Capacitance = (24 J) / (0.5 x 11.9716)

Capacitance = 4.01 farads

Just as I suspected when I read the question . . . the answer is a ginormous, humongously large capacitance. Typical capacitors, that you're likely to have in your ' C ' box under your work bench, are all labeled in units of 'microfarads' or 'picofarads'. Even the huge, low-voltage electrolytics that you keep in a drawer by themselves, might be a few thousand microfarads.

Take any capacitor you own, charge it up to 3.46 volts, and then connect it to a night-light bulb, and don't blink . . . the bulb will give a little bleep of a flash, and that will be IT.

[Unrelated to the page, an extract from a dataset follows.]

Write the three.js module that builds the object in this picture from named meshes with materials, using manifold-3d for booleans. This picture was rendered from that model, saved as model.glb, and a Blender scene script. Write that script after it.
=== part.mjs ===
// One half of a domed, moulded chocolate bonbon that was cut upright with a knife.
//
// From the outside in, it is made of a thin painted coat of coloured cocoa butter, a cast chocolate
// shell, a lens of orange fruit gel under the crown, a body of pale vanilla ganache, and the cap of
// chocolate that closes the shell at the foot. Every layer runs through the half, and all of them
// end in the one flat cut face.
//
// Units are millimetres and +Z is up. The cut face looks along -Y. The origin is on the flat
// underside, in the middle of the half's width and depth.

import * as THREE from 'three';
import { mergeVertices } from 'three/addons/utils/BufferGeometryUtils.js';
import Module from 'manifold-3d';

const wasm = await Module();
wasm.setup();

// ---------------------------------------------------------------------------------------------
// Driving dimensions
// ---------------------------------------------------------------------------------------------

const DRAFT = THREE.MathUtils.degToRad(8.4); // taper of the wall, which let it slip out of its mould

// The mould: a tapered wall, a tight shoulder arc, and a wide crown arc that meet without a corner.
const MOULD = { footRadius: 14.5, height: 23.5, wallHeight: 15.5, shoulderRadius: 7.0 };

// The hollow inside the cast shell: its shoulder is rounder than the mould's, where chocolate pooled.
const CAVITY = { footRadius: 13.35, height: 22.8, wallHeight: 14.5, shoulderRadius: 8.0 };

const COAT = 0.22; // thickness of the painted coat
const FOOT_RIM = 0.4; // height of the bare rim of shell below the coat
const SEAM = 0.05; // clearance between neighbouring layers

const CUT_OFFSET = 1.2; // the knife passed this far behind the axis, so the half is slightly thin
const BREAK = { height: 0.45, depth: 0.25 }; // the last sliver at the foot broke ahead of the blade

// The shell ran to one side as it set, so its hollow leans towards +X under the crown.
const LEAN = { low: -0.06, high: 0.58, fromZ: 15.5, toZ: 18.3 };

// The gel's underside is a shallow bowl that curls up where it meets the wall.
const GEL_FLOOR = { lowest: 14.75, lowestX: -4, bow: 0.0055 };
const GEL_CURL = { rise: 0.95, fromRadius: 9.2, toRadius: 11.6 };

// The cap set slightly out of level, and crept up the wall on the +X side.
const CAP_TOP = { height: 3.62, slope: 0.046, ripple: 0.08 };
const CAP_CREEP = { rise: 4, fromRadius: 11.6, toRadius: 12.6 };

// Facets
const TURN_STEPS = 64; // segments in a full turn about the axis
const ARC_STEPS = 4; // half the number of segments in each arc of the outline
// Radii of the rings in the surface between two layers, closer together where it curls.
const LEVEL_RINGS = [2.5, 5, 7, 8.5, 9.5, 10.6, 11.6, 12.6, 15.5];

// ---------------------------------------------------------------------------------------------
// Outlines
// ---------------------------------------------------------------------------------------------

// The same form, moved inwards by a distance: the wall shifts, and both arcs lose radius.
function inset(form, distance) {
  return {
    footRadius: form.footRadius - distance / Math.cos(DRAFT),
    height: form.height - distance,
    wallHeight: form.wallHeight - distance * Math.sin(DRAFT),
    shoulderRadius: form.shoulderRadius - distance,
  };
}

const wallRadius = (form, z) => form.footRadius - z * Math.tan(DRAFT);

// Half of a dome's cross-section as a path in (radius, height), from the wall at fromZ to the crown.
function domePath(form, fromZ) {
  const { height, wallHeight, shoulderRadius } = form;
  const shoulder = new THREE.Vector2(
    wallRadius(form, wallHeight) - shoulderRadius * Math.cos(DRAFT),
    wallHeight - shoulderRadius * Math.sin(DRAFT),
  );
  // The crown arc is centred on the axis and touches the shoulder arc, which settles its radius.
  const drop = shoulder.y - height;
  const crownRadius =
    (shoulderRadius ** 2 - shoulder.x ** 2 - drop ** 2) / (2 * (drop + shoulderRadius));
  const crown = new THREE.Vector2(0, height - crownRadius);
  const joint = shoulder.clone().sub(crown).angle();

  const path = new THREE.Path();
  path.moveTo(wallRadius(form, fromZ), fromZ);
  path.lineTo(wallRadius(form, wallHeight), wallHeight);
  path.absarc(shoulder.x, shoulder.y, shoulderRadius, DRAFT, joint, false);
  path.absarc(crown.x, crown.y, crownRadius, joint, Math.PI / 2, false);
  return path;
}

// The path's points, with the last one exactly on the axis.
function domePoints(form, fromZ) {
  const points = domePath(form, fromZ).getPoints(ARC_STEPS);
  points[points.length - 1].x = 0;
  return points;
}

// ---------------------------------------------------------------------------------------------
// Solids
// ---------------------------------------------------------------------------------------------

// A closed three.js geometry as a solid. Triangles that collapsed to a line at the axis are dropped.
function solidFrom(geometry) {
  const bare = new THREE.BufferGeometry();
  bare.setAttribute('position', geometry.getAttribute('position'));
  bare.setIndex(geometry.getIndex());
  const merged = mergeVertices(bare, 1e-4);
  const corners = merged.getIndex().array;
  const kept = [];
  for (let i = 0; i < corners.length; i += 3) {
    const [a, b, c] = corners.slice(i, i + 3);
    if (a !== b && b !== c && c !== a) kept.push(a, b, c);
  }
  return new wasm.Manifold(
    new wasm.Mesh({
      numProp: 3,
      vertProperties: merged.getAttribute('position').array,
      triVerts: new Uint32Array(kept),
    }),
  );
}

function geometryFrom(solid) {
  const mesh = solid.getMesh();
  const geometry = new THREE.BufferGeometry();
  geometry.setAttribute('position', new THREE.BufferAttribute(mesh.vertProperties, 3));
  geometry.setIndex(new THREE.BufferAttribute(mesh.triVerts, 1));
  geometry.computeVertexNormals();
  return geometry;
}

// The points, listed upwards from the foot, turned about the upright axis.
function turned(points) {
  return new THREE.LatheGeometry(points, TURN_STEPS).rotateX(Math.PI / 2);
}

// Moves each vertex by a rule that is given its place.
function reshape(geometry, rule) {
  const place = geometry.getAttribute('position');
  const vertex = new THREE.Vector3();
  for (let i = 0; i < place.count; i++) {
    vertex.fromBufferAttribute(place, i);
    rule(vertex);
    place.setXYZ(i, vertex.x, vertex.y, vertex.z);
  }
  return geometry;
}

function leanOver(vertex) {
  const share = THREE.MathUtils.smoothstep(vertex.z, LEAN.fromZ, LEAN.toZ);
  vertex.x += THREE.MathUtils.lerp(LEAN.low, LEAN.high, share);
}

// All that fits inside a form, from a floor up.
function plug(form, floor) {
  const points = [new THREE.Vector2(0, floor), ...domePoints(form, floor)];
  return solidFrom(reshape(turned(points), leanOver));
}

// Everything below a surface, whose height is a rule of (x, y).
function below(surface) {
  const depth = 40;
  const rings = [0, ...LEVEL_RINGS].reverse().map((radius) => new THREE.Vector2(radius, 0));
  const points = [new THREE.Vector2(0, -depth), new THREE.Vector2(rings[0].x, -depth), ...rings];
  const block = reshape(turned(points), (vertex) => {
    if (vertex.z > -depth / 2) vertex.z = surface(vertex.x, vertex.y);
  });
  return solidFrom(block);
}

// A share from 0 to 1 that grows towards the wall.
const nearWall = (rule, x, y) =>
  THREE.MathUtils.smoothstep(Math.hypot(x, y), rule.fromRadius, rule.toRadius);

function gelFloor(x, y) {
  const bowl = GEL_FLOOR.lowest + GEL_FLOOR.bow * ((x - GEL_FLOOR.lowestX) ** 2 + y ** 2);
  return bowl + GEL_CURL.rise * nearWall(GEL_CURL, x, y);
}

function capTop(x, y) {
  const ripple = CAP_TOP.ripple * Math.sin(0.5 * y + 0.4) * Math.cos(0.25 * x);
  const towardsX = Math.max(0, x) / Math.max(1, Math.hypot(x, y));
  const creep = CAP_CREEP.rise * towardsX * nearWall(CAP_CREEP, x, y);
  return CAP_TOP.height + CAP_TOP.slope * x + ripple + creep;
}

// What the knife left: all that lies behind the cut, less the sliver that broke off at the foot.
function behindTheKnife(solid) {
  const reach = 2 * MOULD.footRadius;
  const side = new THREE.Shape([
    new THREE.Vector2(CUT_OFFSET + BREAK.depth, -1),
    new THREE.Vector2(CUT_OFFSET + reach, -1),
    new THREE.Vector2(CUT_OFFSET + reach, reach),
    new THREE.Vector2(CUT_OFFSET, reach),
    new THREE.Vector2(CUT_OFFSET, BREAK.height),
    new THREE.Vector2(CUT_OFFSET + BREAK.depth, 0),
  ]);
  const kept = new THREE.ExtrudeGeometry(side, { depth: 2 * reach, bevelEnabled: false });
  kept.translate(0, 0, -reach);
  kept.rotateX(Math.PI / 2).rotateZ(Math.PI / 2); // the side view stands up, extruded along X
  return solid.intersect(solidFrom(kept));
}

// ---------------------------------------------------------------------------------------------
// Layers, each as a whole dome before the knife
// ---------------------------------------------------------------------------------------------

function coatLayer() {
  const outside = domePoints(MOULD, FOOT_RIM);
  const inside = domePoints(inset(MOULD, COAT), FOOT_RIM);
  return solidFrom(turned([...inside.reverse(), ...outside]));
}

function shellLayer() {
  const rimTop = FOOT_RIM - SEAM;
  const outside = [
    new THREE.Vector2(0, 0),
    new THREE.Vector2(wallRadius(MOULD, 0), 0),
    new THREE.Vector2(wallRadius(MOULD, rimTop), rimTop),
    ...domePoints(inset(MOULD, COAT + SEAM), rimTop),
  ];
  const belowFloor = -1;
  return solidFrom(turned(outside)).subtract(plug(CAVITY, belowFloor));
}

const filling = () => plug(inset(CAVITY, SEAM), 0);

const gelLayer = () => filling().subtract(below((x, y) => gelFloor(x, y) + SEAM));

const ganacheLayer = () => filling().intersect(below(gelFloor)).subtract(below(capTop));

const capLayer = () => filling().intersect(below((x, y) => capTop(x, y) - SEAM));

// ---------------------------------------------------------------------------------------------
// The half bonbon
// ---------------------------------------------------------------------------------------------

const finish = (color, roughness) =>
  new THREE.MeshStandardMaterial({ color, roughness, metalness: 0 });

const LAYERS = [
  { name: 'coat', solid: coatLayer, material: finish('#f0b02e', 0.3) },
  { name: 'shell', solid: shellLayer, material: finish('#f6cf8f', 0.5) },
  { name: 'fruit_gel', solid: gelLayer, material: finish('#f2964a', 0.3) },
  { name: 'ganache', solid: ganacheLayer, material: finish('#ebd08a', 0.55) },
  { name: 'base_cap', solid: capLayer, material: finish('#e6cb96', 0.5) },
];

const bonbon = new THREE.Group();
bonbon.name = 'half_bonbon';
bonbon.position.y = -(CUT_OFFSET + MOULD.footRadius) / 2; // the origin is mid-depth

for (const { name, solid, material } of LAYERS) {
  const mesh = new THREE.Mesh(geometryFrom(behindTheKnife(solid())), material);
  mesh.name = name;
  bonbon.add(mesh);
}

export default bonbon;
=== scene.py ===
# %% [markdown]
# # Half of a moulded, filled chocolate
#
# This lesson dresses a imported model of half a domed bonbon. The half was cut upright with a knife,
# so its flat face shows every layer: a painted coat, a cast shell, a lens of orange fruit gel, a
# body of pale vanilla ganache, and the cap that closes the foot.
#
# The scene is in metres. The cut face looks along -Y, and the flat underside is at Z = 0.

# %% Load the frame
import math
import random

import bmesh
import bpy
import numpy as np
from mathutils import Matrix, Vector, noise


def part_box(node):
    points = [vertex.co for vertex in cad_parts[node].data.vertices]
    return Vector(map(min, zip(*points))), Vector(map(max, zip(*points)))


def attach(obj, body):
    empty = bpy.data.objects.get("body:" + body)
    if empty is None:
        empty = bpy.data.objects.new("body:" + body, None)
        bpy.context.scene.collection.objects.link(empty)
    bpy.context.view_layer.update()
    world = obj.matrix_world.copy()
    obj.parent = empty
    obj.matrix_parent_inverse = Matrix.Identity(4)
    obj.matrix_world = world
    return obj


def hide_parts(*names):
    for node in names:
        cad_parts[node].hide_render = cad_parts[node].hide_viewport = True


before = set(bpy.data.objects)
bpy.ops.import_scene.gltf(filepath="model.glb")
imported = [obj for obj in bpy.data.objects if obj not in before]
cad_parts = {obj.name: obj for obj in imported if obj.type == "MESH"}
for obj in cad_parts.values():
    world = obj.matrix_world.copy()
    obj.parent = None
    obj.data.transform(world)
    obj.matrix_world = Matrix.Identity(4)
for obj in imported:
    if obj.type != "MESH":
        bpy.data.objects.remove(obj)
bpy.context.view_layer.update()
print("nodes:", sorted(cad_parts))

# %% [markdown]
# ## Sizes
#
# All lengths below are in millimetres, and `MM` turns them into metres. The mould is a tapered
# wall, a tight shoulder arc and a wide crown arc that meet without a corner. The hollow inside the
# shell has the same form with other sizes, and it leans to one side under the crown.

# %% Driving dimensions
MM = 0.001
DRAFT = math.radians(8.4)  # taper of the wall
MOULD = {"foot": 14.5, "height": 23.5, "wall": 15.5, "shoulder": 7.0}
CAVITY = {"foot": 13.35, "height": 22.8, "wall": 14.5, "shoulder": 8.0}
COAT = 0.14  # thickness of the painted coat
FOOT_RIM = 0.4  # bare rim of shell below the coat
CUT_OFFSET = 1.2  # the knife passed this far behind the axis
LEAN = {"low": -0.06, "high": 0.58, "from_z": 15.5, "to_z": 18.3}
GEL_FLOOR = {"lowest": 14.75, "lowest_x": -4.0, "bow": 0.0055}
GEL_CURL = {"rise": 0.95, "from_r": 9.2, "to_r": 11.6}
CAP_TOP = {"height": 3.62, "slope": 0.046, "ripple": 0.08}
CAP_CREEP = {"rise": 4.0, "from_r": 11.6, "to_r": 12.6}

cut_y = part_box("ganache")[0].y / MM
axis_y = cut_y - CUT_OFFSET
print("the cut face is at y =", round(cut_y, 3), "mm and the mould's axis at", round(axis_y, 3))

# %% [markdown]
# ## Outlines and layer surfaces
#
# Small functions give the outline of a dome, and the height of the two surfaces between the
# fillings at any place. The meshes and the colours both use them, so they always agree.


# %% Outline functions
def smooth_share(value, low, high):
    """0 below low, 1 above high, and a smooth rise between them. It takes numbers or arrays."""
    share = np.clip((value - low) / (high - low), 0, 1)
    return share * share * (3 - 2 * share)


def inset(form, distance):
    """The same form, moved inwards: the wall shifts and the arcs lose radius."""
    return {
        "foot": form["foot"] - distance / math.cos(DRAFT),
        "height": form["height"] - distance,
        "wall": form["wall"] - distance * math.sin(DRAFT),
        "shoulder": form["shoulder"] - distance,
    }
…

The '4 farad' capacitor that answers this question is something that would have required a parallel combination of every capacitor I ever owned during the era when I had a workbench and spent any time at it. This monstrosity would have taken days to assemble, would have occupied the whole basement, and still would likely have fallen short of whole farads.

But then, I admit to being a dinosaur. And today, when I go to FLoogle and search "supercapacitor", there they are ! Whole farads, that can stand up to a few volts, for under five bucks. So the only thing left for me to be amazed about is the fact that this should no longer amaze me.